> **Data extract**:
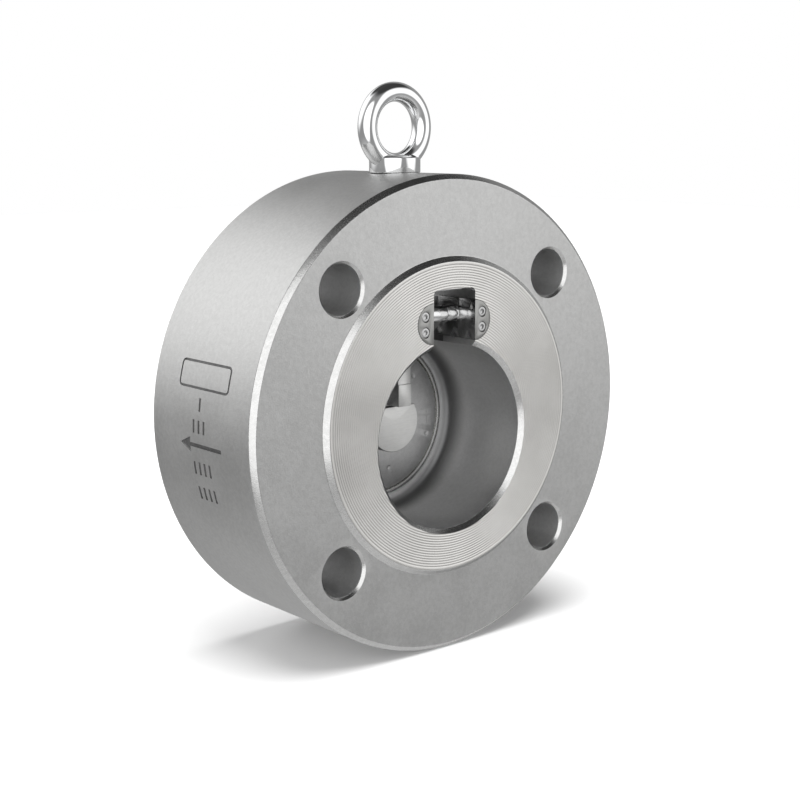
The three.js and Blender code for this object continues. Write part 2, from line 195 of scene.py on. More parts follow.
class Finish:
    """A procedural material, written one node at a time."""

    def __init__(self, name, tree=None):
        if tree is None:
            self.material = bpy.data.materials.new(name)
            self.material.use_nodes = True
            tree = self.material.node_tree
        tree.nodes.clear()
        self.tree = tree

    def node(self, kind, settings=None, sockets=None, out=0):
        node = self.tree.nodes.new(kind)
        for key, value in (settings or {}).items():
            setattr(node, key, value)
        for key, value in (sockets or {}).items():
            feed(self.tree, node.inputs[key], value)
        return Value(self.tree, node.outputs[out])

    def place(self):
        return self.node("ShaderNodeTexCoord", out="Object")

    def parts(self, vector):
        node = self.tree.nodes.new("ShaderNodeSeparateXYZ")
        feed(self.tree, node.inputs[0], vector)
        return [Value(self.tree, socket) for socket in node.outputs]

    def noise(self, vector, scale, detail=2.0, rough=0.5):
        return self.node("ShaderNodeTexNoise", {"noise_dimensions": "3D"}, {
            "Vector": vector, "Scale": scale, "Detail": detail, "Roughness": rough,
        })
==
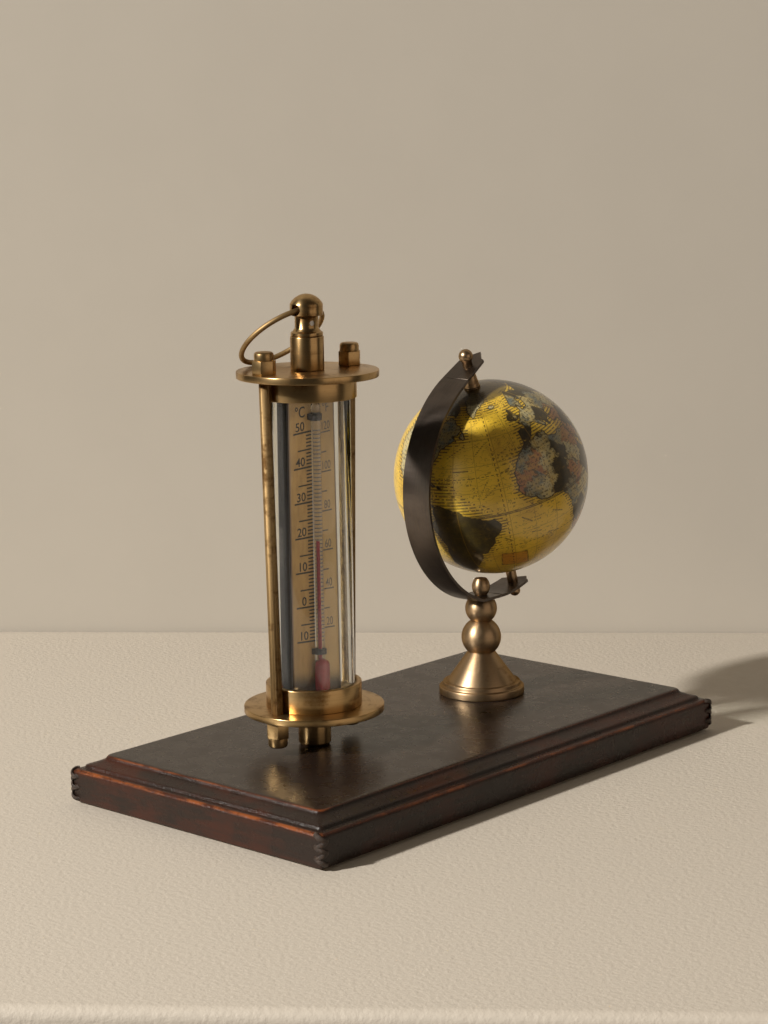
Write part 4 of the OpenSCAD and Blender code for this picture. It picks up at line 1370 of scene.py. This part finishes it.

> **What is asked**: Repeat these lines exactly and nothing more: the one containing "The three.js and", the one containing "self.tree = tree", and all the lines between.

> **Full output**:
The three.js and Blender code for this object continues. Write part 2, from line 195 of scene.py on. More parts follow.
class Finish:
    """A procedural material, written one node at a time."""

    def __init__(self, name, tree=None):
        if tree is None:
            self.material = bpy.data.materials.new(name)
            self.material.use_nodes = True
            tree = self.material.node_tree
        tree.nodes.clear()
        self.tree = tree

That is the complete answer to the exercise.